» **Written task**
Print the data that follows exactly.

» **Dataset excerpt**

________________________

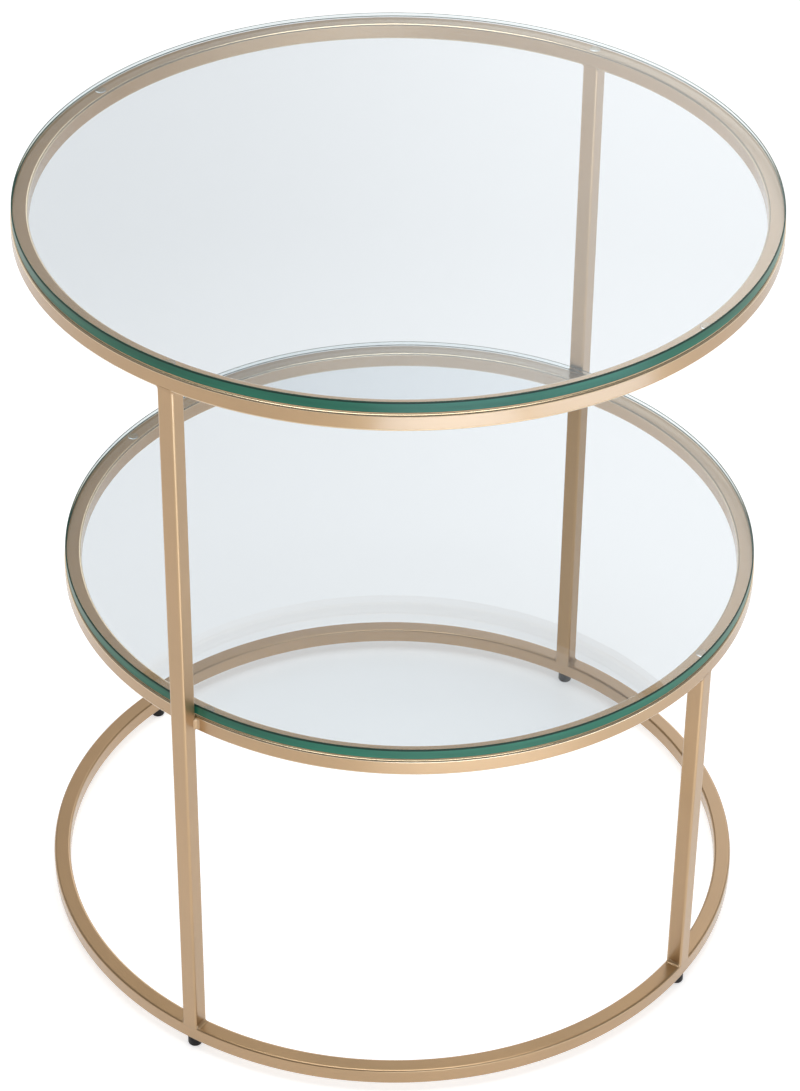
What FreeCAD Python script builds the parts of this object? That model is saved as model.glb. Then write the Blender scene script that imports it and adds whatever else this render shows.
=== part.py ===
import FreeCAD, Part
import math
import os
import Sketcher

# A tiered side table: three rolled rings and three posts of square steel tube,
# welded together, with two loose glass panes on clear bumpers and four screw-in
# feet.  Millimetres and degrees.  The origin is on the floor under the centre
# of the top and base rings, +Z is up, the tall posts stand on the X axis and
# the short post stands towards -Y.

SIZES = {
    # square tube of every ring and post
    "tube_side": 13.0,
    "tube_wall": 1.0,
    "tube_corner": 1.8,
    # frame: outside diameter of the top and base rings, posts, room for the feet
    "ring_diameter": 550.0,
    "tall_post_length": 578.0,
    "short_post_length": 284.0,
    "ground_clearance": 9.0,
    "vent_diameter": 5.0,
    # weld beads
    "post_weld_leg": 2.4,
    "shelf_weld_leg": 3.0,
    "weld_setback": 2.0,
    # glass panes
    "glass_thickness": 8.0,
    "glass_inset": 1.0,
    "glass_arris": 0.8,
    # clear bumpers between glass and ring
    "bumper_diameter": 8.0,
    "bumper_thickness": 1.0,
    "bumper_rounding": 0.2,
    "top_front_bumper_angle": -96.0,
    "lower_rear_bumper_angle": 93.0,
    # feet: glide and threaded stud
    "glide_diameter": 11.0,
    "glide_rounding": 1.6,
    "glide_gap": 0.3,
    "stud_grip": 5.5,
    "stud_chamfer": 0.5,
    "stud_headroom": 1.0,
    "rear_foot_angle": 83.0,
    # threaded inserts in the base ring
    "insert_bore": 5.0,
    "thread_clearance": 0.05,
    "insert_barrel": 7.0,
    "insert_flange": 9.5,
    "insert_flange_thickness": 0.6,
    "insert_bulge": 9.0,
    "insert_bulge_height": 1.5,
    "insert_length": 8.0,
    "insert_hole_clearance": 0.05,
}

# Places and levels that several sub-parts share, as spreadsheet expressions.
HALF_TUBE = "Sizes.tube_side / 2"
RING_RADIUS = "Sizes.ring_diameter / 2"
POST_REACH = "(Sizes.ring_diameter / 2 - Sizes.tube_side / 2)"
SHELF_RADIUS = "(Sizes.ring_diameter / 2 - Sizes.tube_side)"
SHELF_REACH = "(Sizes.ring_diameter / 2 - 1.5 * Sizes.tube_side)"
SHELF_SHIFT = "(-Sizes.tube_side)"
BASE_BOTTOM = "Sizes.ground_clearance"
BASE_TOP = "Sizes.ground_clearance + Sizes.tube_side"
SHELF_BOTTOM = f"{BASE_TOP} + Sizes.short_post_length"
SHELF_TOP = f"{SHELF_BOTTOM} + Sizes.tube_side"
TOP_BOTTOM = f"{BASE_TOP} + Sizes.tall_post_length"
TOP_TOP = f"{TOP_BOTTOM} + Sizes.tube_side"
STUD_DIAMETER = "(Sizes.insert_bore - 2 * Sizes.thread_clearance)"
GLIDE_HEIGHT = "(Sizes.ground_clearance - Sizes.insert_flange_thickness - Sizes.glide_gap)"
WELD_RUN = "Sizes.tube_side - 2 * Sizes.weld_setback"

LEFT, RIGHT, FRONT, REAR = "180", "0", "-90", "90"
FOOT_ANGLES = {
    "left": LEFT,
    "right": RIGHT,
    "front": FRONT,
    "rear": "Sizes.rear_foot_angle",
}
TOP_BUMPER_ANGLES = {
    "left": LEFT,
    "right": RIGHT,
    "front": "Sizes.top_front_bumper_angle",
    "rear": REAR,
}
LOWER_BUMPER_ANGLES = {
    "left": LEFT,
    "right": RIGHT,
    "front": FRONT,
    "rear": "Sizes.lower_rear_bumper_angle",
}

NEAR = 0.001  # how close an edge lies to the place that a rounding asks for


def around(reach, angle):
    """Place on a circle about the rings' centre, as two expressions."""
    return f"{reach} * cos({angle} * 1 deg)", f"{reach} * sin({angle} * 1 deg)"


def new_body(document, label, x="0", y="0", z="0", rotation=FreeCAD.Rotation()):
    """An empty body whose place follows three expressions."""
    body = document.addObject("PartDesign::Body", label)
    body.Label = label
    body.AllowCompound = True
    body.Placement = FreeCAD.Placement(FreeCAD.Vector(), rotation)
    for axis, expression in (("x", x), ("y", y), ("z", z)):
        body.setExpression(f"Placement.Base.{axis}", expression)
    return body


def new_sketch(body, name, plane):
    """A sketch on one of the body's own origin planes."""
    sketch = body.newObject("Sketcher::SketchObject", name)
    support = next(item for item in body.Origin.OriginFeatures if item.Role == plane)
    sketch.AttachmentSupport = [(support, "")]
    sketch.MapMode = "FlatFace"
    return sketch


def fix_point(sketch, curve, point, x, y):
    """Hold one point of a sketch curve at a place given by two expressions."""
    for kind, expression in (("DistanceX", x), ("DistanceY", y)):
        index = sketch.addConstraint(Sketcher.Constraint(kind, -1, 1, curve, point, 1.0))
        sketch.setExpression(f"Constraints[{index}]", expression)


def draw_outline(sketch, corners):
    """A closed outline whose corners are pairs of expressions."""
    count = len(corners)
    first = sketch.GeometryCount
    rough = [math.tau * index / count for index in range(count)]
    rough = [FreeCAD.Vector(math.cos(turn), math.sin(turn), 0) for turn in rough]
    for index in range(count):
        sketch.addGeometry(Part.LineSegment(rough[index], rough[(index + 1) % count]))
    for index, (x, y) in enumerate(corners):
        following = first + (index + 1) % count
        sketch.addConstraint(Sketcher.Constraint("Coincident", first + index, 2, following, 1))
        fix_point(sketch, first + index, 1, x, y)


def draw_square(sketch, half_side, x="0"):
    """A square about a point on the sketch's horizontal axis."""
    low, high = f"{x} - ({half_side})", f"{x} + ({half_side})"
    bottom, top = f"-({half_side})", f"{half_side}"
    draw_outline(sketch, [(low, bottom), (high, bottom), (high, top), (low, top)])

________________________

» **Written solution**
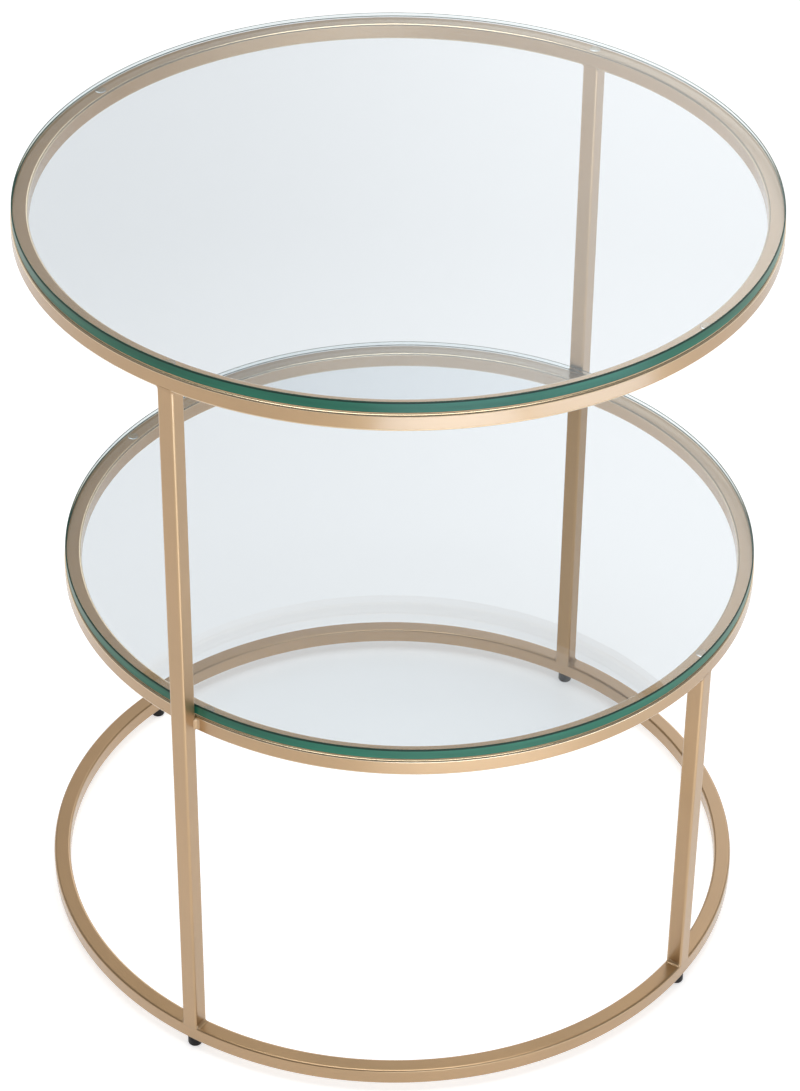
What FreeCAD Python script builds the parts of this object? That model is saved as model.glb. Then write the Blender scene script that imports it and adds whatever else this render shows.
=== part.py ===
import FreeCAD, Part
import math
import os
import Sketcher

# A tiered side table: three rolled rings and three posts of square steel tube,
# welded together, with two loose glass panes on clear bumpers and four screw-in
# feet.  Millimetres and degrees.  The origin is on the floor under the centre
# of the top and base rings, +Z is up, the tall posts stand on the X axis and
# the short post stands towards -Y.

SIZES = {
    # square tube of every ring and post
    "tube_side": 13.0,
    "tube_wall": 1.0,
    "tube_corner": 1.8,
    # frame: outside diameter of the top and base rings, posts, room for the feet
    "ring_diameter": 550.0,
    "tall_post_length": 578.0,
    "short_post_length": 284.0,
    "ground_clearance": 9.0,
    "vent_diameter": 5.0,
    # weld beads
    "post_weld_leg": 2.4,
    "shelf_weld_leg": 3.0,
    "weld_setback": 2.0,
    # glass panes
    "glass_thickness": 8.0,
    "glass_inset": 1.0,
    "glass_arris": 0.8,
    # clear bumpers between glass and ring
    "bumper_diameter": 8.0,
    "bumper_thickness": 1.0,
    "bumper_rounding": 0.2,
    "top_front_bumper_angle": -96.0,
    "lower_rear_bumper_angle": 93.0,
    # feet: glide and threaded stud
    "glide_diameter": 11.0,
    "glide_rounding": 1.6,
    "glide_gap": 0.3,
    "stud_grip": 5.5,
    "stud_chamfer": 0.5,
    "stud_headroom": 1.0,
    "rear_foot_angle": 83.0,
    # threaded inserts in the base ring
    "insert_bore": 5.0,
    "thread_clearance": 0.05,
    "insert_barrel": 7.0,
    "insert_flange": 9.5,
    "insert_flange_thickness": 0.6,
    "insert_bulge": 9.0,
    "insert_bulge_height": 1.5,
    "insert_length": 8.0,
    "insert_hole_clearance": 0.05,
}

# Places and levels that several sub-parts share, as spreadsheet expressions.
HALF_TUBE = "Sizes.tube_side / 2"
RING_RADIUS = "Sizes.ring_diameter / 2"
POST_REACH = "(Sizes.ring_diameter / 2 - Sizes.tube_side / 2)"
SHELF_RADIUS = "(Sizes.ring_diameter / 2 - Sizes.tube_side)"
SHELF_REACH = "(Sizes.ring_diameter / 2 - 1.5 * Sizes.tube_side)"
SHELF_SHIFT = "(-Sizes.tube_side)"
BASE_BOTTOM = "Sizes.ground_clearance"
BASE_TOP = "Sizes.ground_clearance + Sizes.tube_side"
SHELF_BOTTOM = f"{BASE_TOP} + Sizes.short_post_length"
SHELF_TOP = f"{SHELF_BOTTOM} + Sizes.tube_side"
TOP_BOTTOM = f"{BASE_TOP} + Sizes.tall_post_length"
TOP_TOP = f"{TOP_BOTTOM} + Sizes.tube_side"
STUD_DIAMETER = "(Sizes.insert_bore - 2 * Sizes.thread_clearance)"
GLIDE_HEIGHT = "(Sizes.ground_clearance - Sizes.insert_flange_thickness - Sizes.glide_gap)"
WELD_RUN = "Sizes.tube_side - 2 * Sizes.weld_setback"

LEFT, RIGHT, FRONT, REAR = "180", "0", "-90", "90"
FOOT_ANGLES = {
    "left": LEFT,
    "right": RIGHT,
    "front": FRONT,
    "rear": "Sizes.rear_foot_angle",
}
TOP_BUMPER_ANGLES = {
    "left": LEFT,
    "right": RIGHT,
    "front": "Sizes.top_front_bumper_angle",
    "rear": REAR,
}
LOWER_BUMPER_ANGLES = {
    "left": LEFT,
    "right": RIGHT,
    "front": FRONT,
    "rear": "Sizes.lower_rear_bumper_angle",
}

NEAR = 0.001  # how close an edge lies to the place that a rounding asks for


def around(reach, angle):
    """Place on a circle about the rings' centre, as two expressions."""
    return f"{reach} * cos({angle} * 1 deg)", f"{reach} * sin({angle} * 1 deg)"


def new_body(document, label, x="0", y="0", z="0", rotation=FreeCAD.Rotation()):
    """An empty body whose place follows three expressions."""
    body = document.addObject("PartDesign::Body", label)
    body.Label = label
    body.AllowCompound = True
    body.Placement = FreeCAD.Placement(FreeCAD.Vector(), rotation)
    for axis, expression in (("x", x), ("y", y), ("z", z)):
        body.setExpression(f"Placement.Base.{axis}", expression)
    return body


def new_sketch(body, name, plane):
    """A sketch on one of the body's own origin planes."""
    sketch = body.newObject("Sketcher::SketchObject", name)
    support = next(item for item in body.Origin.OriginFeatures if item.Role == plane)
    sketch.AttachmentSupport = [(support, "")]
    sketch.MapMode = "FlatFace"
    return sketch


def fix_point(sketch, curve, point, x, y):
    """Hold one point of a sketch curve at a place given by two expressions."""
    for kind, expression in (("DistanceX", x), ("DistanceY", y)):
        index = sketch.addConstraint(Sketcher.Constraint(kind, -1, 1, curve, point, 1.0))
        sketch.setExpression(f"Constraints[{index}]", expression)


def draw_outline(sketch, corners):
    """A closed outline whose corners are pairs of expressions."""
    count = len(corners)
    first = sketch.GeometryCount
    rough = [math.tau * index / count for index in range(count)]
    rough = [FreeCAD.Vector(math.cos(turn), math.sin(turn), 0) for turn in rough]
    for index in range(count):
        sketch.addGeometry(Part.LineSegment(rough[index], rough[(index + 1) % count]))
    for index, (x, y) in enumerate(corners):
        following = first + (index + 1) % count
        sketch.addConstraint(Sketcher.Constraint("Coincident", first + index, 2, following, 1))
        fix_point(sketch, first + index, 1, x, y)


def draw_square(sketch, half_side, x="0"):
    """A square about a point on the sketch's horizontal axis."""
    low, high = f"{x} - ({half_side})", f"{x} + ({half_side})"
    bottom, top = f"-({half_side})", f"{half_side}"
    draw_outline(sketch, [(low, bottom), (high, bottom), (high, top), (low, top)])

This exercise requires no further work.